Ja. Heute singe ich in zwölf verschiedenen Sprachen, auch Englisch, Französisch oder Italienisch. Albanien ist für viele immer noch ein sehr unbekanntes Land, aus westeuropäischer Perspektive hat es etwas Mysteriöses, die Geschichte und die Dialekte. Ich hatte damals das Gefühl, mich in meiner Musik damit auseinandersetzen zu müssen. Genauso wie ich jetzt fühle, dass meine Kunst universeller wird und ich mehr auf Englisch schreibe oder Französisch.

 

Mit welchen Klangfarben würdest du die albanische Sprache beschreiben?

Es gibt zwei große albanische Dialekte. Tosk und Geg, Süd- und Nordalbanisch. Und dann gibt es noch Hochalbanisch, das Albanisch, das man schriebt. Die Übersetzung für "Peter und der Wolf" ist auf Hochalbanisch. Viele Leute sagen, es klingt ein bisschen wie Türkisch oder Englisch, für mich klingt es nah und fern zugleich. Das ist das Interessante daran. Wir haben viele lateinische oder türkische Begriffe in unserer Sprache, aber die Worte, die wir wirklich im Alltag sprechen, sind eigene. Albanisch ist eine indoeuropäische Sprache, ist aber innerhalb dieser Sprachgruppe absolut einzigartig.

 

Anders als in deiner Musik nutzt du deine Stimme für «Peter und der Wolf» als Sprecherin. Wie fühlt sich das an?

Ich spreche sehr gern. Ich sage auch immer Gedichte oder andere Texte in meinen Konzerten auf. Es ist außerdem mehr als nur sprechen, es ist das Erzählen eines Märchens. Das ist etwas, das auch in meinen Konzerten stattfindet, das Erzählen von Geschichten ist ein Teil von mir. Ich fühle mich geehrt, der albanischen Nation auf diese Weise meine Stimme geben zu dürfen.

 

Verschiedene Sprachen machen unterschiedliche Dinge sichtbar. Gibt es etwas, wodurch «Peter und der Wolf» auf Albanisch anders wirkt als auf Deutsch?

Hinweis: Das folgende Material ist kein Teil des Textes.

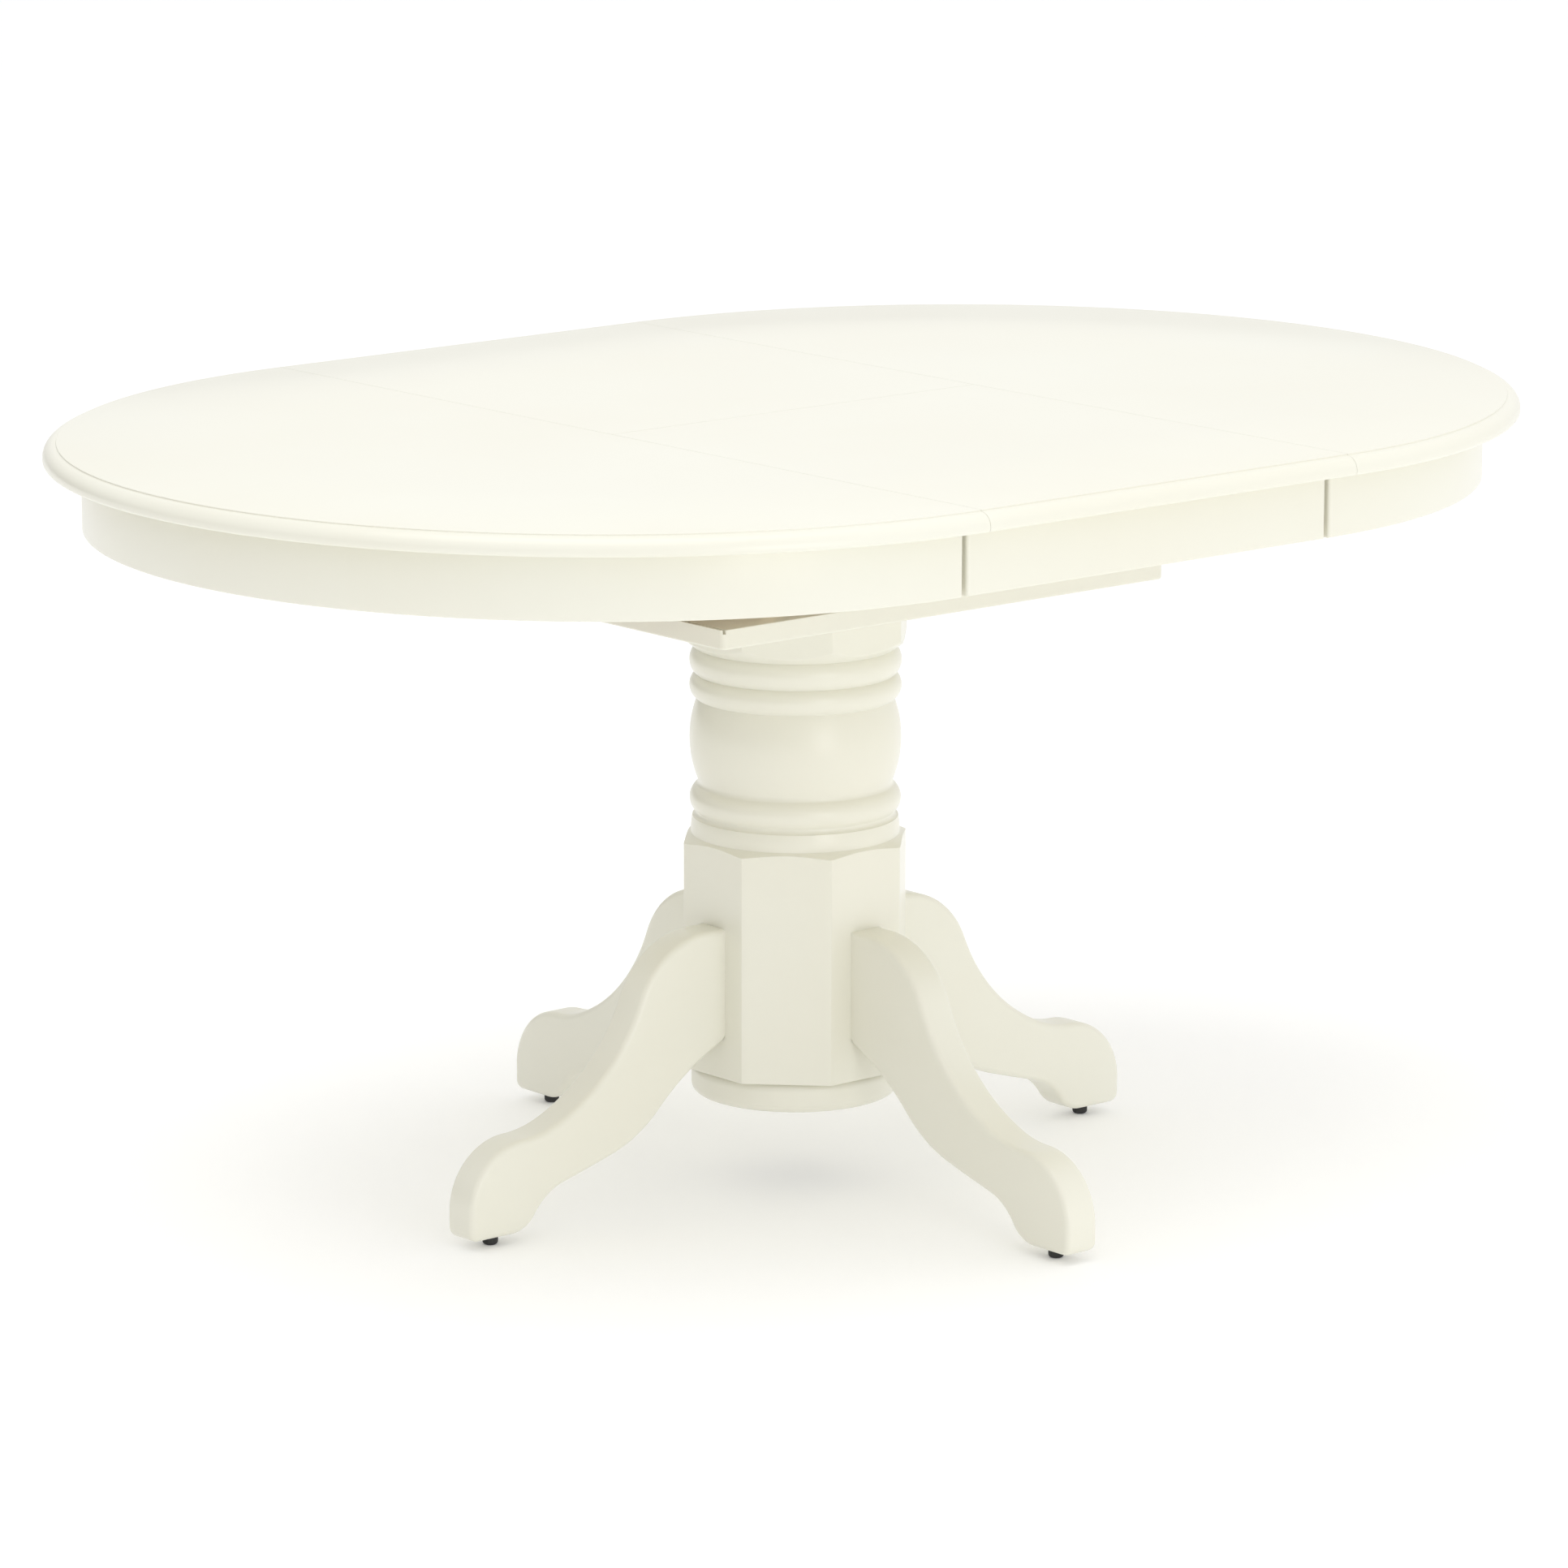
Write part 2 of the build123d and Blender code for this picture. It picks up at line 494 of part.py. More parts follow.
def rack_outline():
    """The right rack's outline: teeth point to -Y and mesh with the pinion's +Y side."""
    slope = tan(radians(PRESSURE_ANGLE))
    half_pitch_line = (RACK_PITCH / 2 - GEAR_BACKLASH) / 2
    tip_y = PITCH_RADIUS - TOOTH_ADDENDUM
    root_y = PITCH_RADIUS + TOOTH_DEDENDUM
    tip_half = half_pitch_line - slope * TOOTH_ADDENDUM
    root_half = half_pitch_line + slope * TOOTH_DEDENDUM
    back_y = root_y + RACK_DEPTH - 2
    points = [(RACK_START, back_y), (RACK_START, root_y)]
    for index in range(RACK_TEETH_START, RACK_TEETH_END):
        middle = index * RACK_PITCH + RACK_CENTRE_SHIFT
        points += [(middle - root_half, root_y), (middle - tip_half, tip_y)]
        points += [(middle + tip_half, tip_y), (middle + root_half, root_y)]
    points += [(TIE_X + TIE_THICKNESS, root_y), (TIE_X + TIE_THICKNESS, back_y)]
    return points


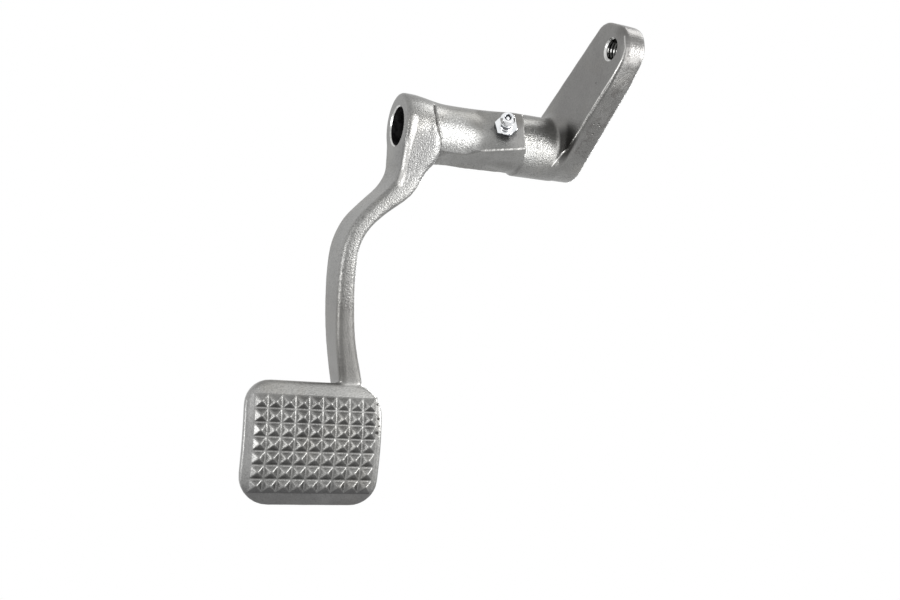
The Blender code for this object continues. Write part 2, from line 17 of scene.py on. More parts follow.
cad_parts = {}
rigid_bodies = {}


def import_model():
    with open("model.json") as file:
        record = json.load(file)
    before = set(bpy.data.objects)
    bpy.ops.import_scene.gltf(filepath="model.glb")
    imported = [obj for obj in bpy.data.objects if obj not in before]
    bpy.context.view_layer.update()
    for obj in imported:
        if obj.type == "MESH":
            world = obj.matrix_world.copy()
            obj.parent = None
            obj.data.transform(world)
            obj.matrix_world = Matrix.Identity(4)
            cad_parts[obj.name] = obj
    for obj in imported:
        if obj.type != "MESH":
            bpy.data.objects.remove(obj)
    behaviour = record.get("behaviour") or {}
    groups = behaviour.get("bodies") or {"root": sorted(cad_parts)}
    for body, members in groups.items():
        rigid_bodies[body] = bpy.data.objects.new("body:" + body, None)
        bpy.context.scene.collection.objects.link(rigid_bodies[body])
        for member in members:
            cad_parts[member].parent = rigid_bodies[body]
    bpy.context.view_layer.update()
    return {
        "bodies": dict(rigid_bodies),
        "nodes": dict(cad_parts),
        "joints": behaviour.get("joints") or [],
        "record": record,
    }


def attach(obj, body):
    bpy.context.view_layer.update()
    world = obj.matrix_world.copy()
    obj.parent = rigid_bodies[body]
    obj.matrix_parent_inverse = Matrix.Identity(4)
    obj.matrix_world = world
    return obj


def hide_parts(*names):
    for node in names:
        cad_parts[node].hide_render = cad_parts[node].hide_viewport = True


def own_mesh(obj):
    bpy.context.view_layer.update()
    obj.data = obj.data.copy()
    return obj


MM = 0.001

# Sizes repeated from the part
BORE_RADIUS = 8.65 * MM
CRANK_OUTER_X = 90.5 * MM
CRANK_INNER_X = 77.0 * MM
CRANK_ANGLE = math.radians(46.0)
CRANK_LEAN = math.radians(3.0)
HOLE_REACH = 59.1 * MM
HOLE_DROP = 1.8 * MM
HOLE_RADIUS = 4.4 * MM
FITTING_X = 46.6 * MM
FITTING_LEAN = math.radians(21.2)
FITTING_RISE = math.radians(20.0)
FLAT_RADIUS = 15.4 * MM
FLAT_ANGLE = math.radians(15.8)
GREASE_WAY_RADIUS = 1.5 * MM
PAD_CENTRE = (-27.3 * MM, -11.3 * MM, -142.1 * MM)
PAD_TURN = Euler((math.radians(-7.0), math.radians(0.7), math.radians(-2.7)))
PAD_CROWN_RADIUS = 66.8 * MM
FIELD_STEP = 0.1 * MM
STUD_PITCH = 6.0 * MM
STUD_COLUMNS = 9
STUD_ROWS = 7
STUD_HEIGHT = 2.35 * MM
STUD_TIP = 0.5 * MM
STUD_VALLEY = 0.55 * MM
HEX_FLATS = 9.3 * MM
HEX_HEIGHT = 3.5 * MM
HEAD_RADIUS = 3.25 * MM
NECK_RADIUS = 2.4 * MM
HEAD_TOP = 11.25 * MM
MOUTH_RADIUS = 1.2 * MM
BALL_RADIUS = 1.4 * MM
BALL_CENTRE = 9.5 * MM

# The middle of the crank's hole, and where the leaning inner face is beside it
HOLE_Y = -HOLE_REACH * math.cos(CRANK_ANGLE) - HOLE_DROP * math.sin(CRANK_ANGLE)
HOLE_Z = HOLE_REACH * math.sin(CRANK_ANGLE) - HOLE_DROP * math.cos(CRANK_ANGLE)
HOLE_INNER_X = CRANK_INNER_X + HOLE_REACH * math.tan(CRANK_LEAN)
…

Ich denke, hier zählt eher der musikalische Wert. «Peter und der Wolf» ist kein literarisches Werk. Die Sprache ist dafür da, eine Aktion zu beschreiben, die im Klang passiert. Die albanische Version ist sehr gut übersetzt, aber es geht nicht um die Sprache per se. Sie ist weniger wichtig als der Klang der Musik.

 

Warum ist «Peter und der Wolf» für dich ein Herzensprojekt?

Musikalische Bildung ist für mich enorm wichtig. Kinder sollten sich schon in frühem Alter mit Musik auseinandersetzen. Es gibt da etwas Verzauberndes, etwas, das man nicht sehen kann. Durch «Peter und der Wolf» können Kinder die reichen Klänge des Orchesters kennenlernen und einen Zugang zu diesen Klängen finden - hoffentlich irgendwann auch im Konzert. Es gibt Kinder, die ohne diese Aufnahme diese Musik vielleicht nicht hören würden. Ich wünsche mir, dass sie dadurch für sich etwas Neues entdecken.